Zum dritten Mal seit 2016 ist am Samstag im Rahmen der Diagonale der Österreichische Film Gender Report präsentiert worden, eine vom Österreichischen Filminstitut (ÖFI) herausgegebene Studie, die Gleichstellungsfragen in der Filmbranche nach Zahlen aufgeschlüsselt analysiert.

Erstes Fazit der stellvertretenden ÖFI-Leiterin Iris Zappe-Heller: „Der Report zeigt, wie langsam Maßnahmen zur Förderung von Geschlechteregalität und Diversität greifen.“ Trotz Initiativen wie Gender Incentives, also finanzieller Anreize von Förderstellen für weibliche Kernteams bei Filmprojekten, gehe es nur langsam voran.

Der Beobachtungszeitraum der aktuellen Studie endete allerdings mit 2021. „Im Juli 2021 ist ein wichtiger Einschnitt gelungen, nämlich eine Geschlechterquote einzuführen, und die ist noch nicht im Report abgebildet“, betonte Regisseurin und Moderatorin Elisabeth Scharang.

Alles erkämpft

Daran sei der Gender Report, der seit 2016 von Projektleiterin Birgit Moldaschl (ÖFI) und dem Soziologen Paul Scheiblhofer (Uni Innsbruck) erarbeitet wird, maßgeblich beteiligt. „Nichts davon ist von selbst gegangen, wir haben alles erkämpft“, so Regisseurin Katharina Mückstein („Tatort: Dein Verlust“).

Seit dem letzten Bericht stieg der Anteil der weiblich verantworteten Kinofilme auf etwas über ein Drittel. Von den Spielfilmen – die im Allgemeinen höhere Budgets als Dokus haben – wurden allerdings 2020 und 2021 nur ein Fünftel von mehrheitlich weiblichen Kernteams umgesetzt. Im vorigen Beobachtungszeitraum war es noch jeder vierte Spielfilm.

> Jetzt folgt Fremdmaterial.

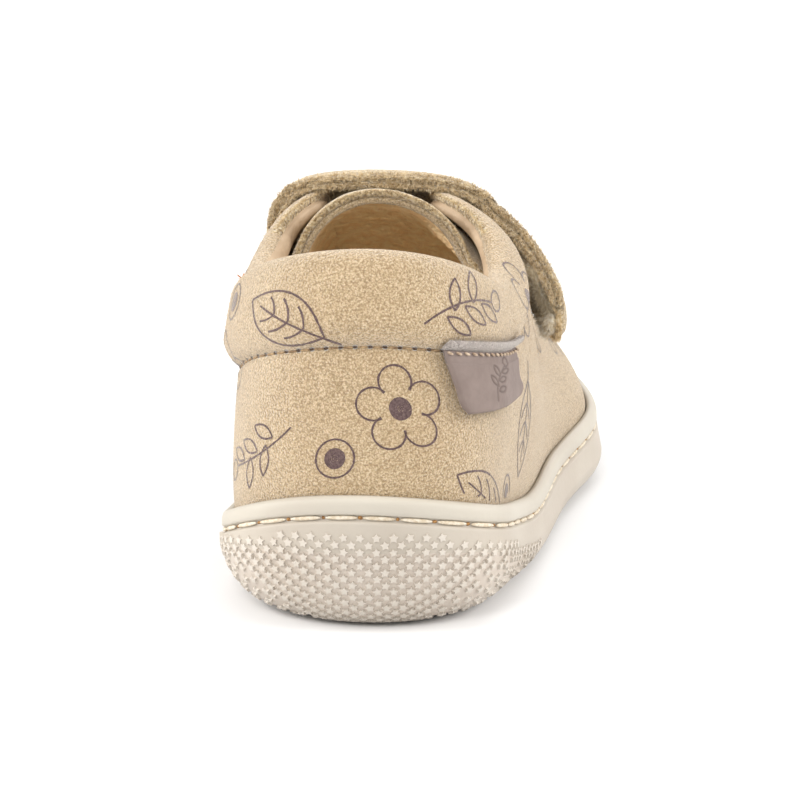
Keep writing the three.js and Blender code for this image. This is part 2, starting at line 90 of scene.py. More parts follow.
# Sections round the shoe, in even steps from the back of the heel over the outer side and the toe:
# aside, along, rim, topAside, topAlong, top, lean, full, slope, draw, band, pad, tuck, swell
sections = np.array([
    [0, 0, 1, 0.02, 0.047, 1, -2, 1, 64, 0.55, 0.252, 1, 0.33, 0.66],
    [0.49, 0.015, 0.957, 0.416, 0.064, 0.976, 2, 1, 62, 0.55, 0.242, 1, 0.37, 0.68],
    [0.863, 0.07, 0.845, 0.667, 0.12, 0.909, 4, 1, 58, 0.52, 0.217, 1, 0.39, 0.66],
    [0.973, 0.167, 0.698, 0.729, 0.193, 0.843, 6, 1.05, 46, 0.62, 0.185, 1, 0.26, 0.56],
    [1.063, 0.273, 0.573, 0.69, 0.28, 0.837, 6, 1.1, 25, 0.85, 0.167, 1, 0.15, 0.42],
    [1.077, 0.38, 0.539, 0.569, 0.347, 0.947, 5, 1.05, 20, 0.8, 0.151, 0.7, 0.12, 0.34],
    [0.995, 0.48, 0.53, 0.249, 0.407, 1.003, 2, 0.9, 10, 0.75, 0.096, 0.35, 0.12, 0.34],
    [0.987, 0.58, 0.539, 0.211, 0.5, 0.911, -5, 0.66, 10, 0.7, 0.084, 0.25, 0.13, 0.36],
    [1.053, 0.68, 0.569, 0.173, 0.573, 0.782, -8, 0.55, 10, 0.75, 0.084, 0.2, 0.13, 0.36],
    [1, 0.78, 0.603, 0.124, 0.623, 0.694, -6, 0.6, 10, 0.85, 0.084, 0.2, 0.15, 0.36],
    [0.824, 0.877, 0.651, 0.059, 0.65, 0.653, -2, 0.68, 9, 0.9, 0.084, 0.2, 0.19, 0.4],
    [0.426, 0.963, 0.711, -0.015, 0.661, 0.637, 2, 0.74, 8, 0.9, 0.084, 0.2, 0.26, 0.42],
    [-0.088, 1, 0.754, -0.088, 0.664, 0.632, 3, 0.78, 8, 0.95, 0.084, 0.2, 0.29, 0.43],
    [-0.559, 0.967, 0.724, -0.159, 0.661, 0.637, 3, 0.75, 8, 0.9, 0.084, 0.2, 0.26, 0.42],
    [-0.838, 0.887, 0.659, -0.229, 0.65, 0.653, 2, 0.72, 9, 0.88, 0.084, 0.2, 0.19, 0.39],
    [-0.947, 0.787, 0.603, -0.291, 0.623, 0.694, 2, 0.7, 10, 0.8, 0.084, 0.2, 0.15, 0.36],
    [-0.947, 0.68, 0.556, -0.334, 0.573, 0.782, 3, 0.7, 14, 0.7, 0.084, 0.2, 0.13, 0.37],
    [-0.901, 0.58, 0.517, -0.39, 0.5, 0.911, 4, 0.75, 18, 0.6, 0.084, 0.25, 0.15, 0.42],
    [-0.91, 0.48, 0.496, -0.446, 0.41, 1, 5, 0.88, 20, 0.65, 0.096, 0.35, 0.2, 0.48],
    [-0.977, 0.38, 0.491, -0.674, 0.353, 0.95, 5, 0.95, 40, 0.6, 0.159, 0.7, 0.26, 0.53],
    [-1.004, 0.273, 0.526, -0.784, 0.277, 0.846, 5, 1.02, 58, 0.55, 0.223, 1.25, 0.3, 0.6],
    [-1.016, 0.167, 0.599, -0.8, 0.193, 0.845, 4, 1, 62, 0.52, 0.245, 1.35, 0.36, 0.68],
    [-0.882, 0.07, 0.784, -0.667, 0.117, 0.916, 4, 1, 60, 0.52, 0.248, 1.25, 0.4, 0.7],
    [-0.494, 0.015, 0.948, -0.392, 0.063, 0.976, 2, 1, 62, 0.55, 0.252, 1, 0.37, 0.68],
])

# Tongue, row by row towards the toe: along, outer, inner, edge, rise, dome
tongue_rows = np.array([
    [0.333, 0.66, 0.7, 0.97, 72, 1.4],
    [0.358, 0.68, 0.7, 0.98, 64, 1.22],
    [0.385, 0.7, 0.72, 1, 50, 1.08],
    [0.42, 0.72, 0.74, 1, 38, 0.9],
    [0.47, 0.74, 0.76, 1, 26, 0.85],
    [0.53, 0.76, 0.78, 1, 20, 0.8],
    [0.59, 0.78, 0.8, 1, 12, 0.8],
    [0.625, 0.79, 0.81, 0.97, 0, 0.8],
    [0.655, 0.79, 0.81, 0.93, -11, 0.75],
    [0.695, 0.77, 0.79, 0.84, 0, 0.7],
])

# How far the strap stands off the upper, down each side of the shoe: share of height, share of the lift
strap_inner = np.array([[0.46, 0], [0.56, 0], [0.66, 0], [0.75, 0], [0.83, 0.05], [0.9, 0.12]])
strap_outer = np.array([
    [0.9, 0.04], [0.83, 0.2], [0.75, 0.42], [0.67, 0.6], [0.59, 0.76], [0.51, 0.88], [0.43, 0.96],
    [0.36, 1.0],
])

# Tab folded over the collar seam: level below it, and its edges round the shoe in sections
tab_levels = np.array([
    [-1, 1.16, 3.1], [-0.5, 1.1, 3.18], [0, 1.1, 3.08], [0.3, 1.17, 3.06], [0.65, 1.29, 3.1],
    [0.93, 1.4, 3.1], [1, 1.47, 2.95],
])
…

V.l.: Kamerafrau Judith Benedikt, Regisseurin Katharina Mückstein, Regisseurin Elisabeth Scharang, ORF-Vertreterin Katharina Schenk und Soziologin Laura Wiesböck
ORF/Miedl

Träge ist die Situation auch im Fernsehbereich. „Es gab kein einziges mehrheitlich weibliches TV-Serienprojekt, das eine Förderungszusage erhielt“, heißt es in dem Bericht. „Nur annähernd jedes 20. TV-Spielfilmprojekt war weiblich verantwortet.“

Elitäre Hauptfiguren

Auch Inhalte analysiert der Report. Bei den Dokus kommt er zum Schluss, dass Frauen seltener als Expertinnen befragt werden und weniger Redezeit bekommen. Bei Hauptfiguren in Spielfilmen sind Menschen mit akademischer Bildung und Reiche überrepräsentiert, migrantische Figuren hingegen werden oft als arm dargestellt.

„Das ist es, was mich bei den Zahlen aus dem Report am meisten beschäftigt: die verzerrte soziale Abbildung“, so Katharina Schenk, Leiterin der Hauptabteilung Fernsehfilm beim ORF, die als einzige Vertreterin eines Geldgebers auf dem Podium war. „Es hat mich gerissen, wie wenig das die Menschen spiegelt, für die wir produzieren.“

Befragt, wie viel Spielraum sie habe, auch Filmschaffende zu engagieren, die noch nicht auf eine längere Filmografie zurückblicken können, sagt Schenk: „Einen geringen. Wenn wir Flächen hätten wie das ‚Kleine Fernsehspiel‘ (eine Sendereihe des ZDF, Anm.), wäre das gut. Das wünschen wir uns auch in der Abteilung.“

Frauen machen aus weniger mehr

Regisseurin Mückstein wies noch auf eine andere Schieflage hin: „Die Filme von weiblich gelesenen Personen sind künstlerisch erfolgreicher“, wie der Report an Festivalbeteiligungen und gewonnenen Preisen festmacht.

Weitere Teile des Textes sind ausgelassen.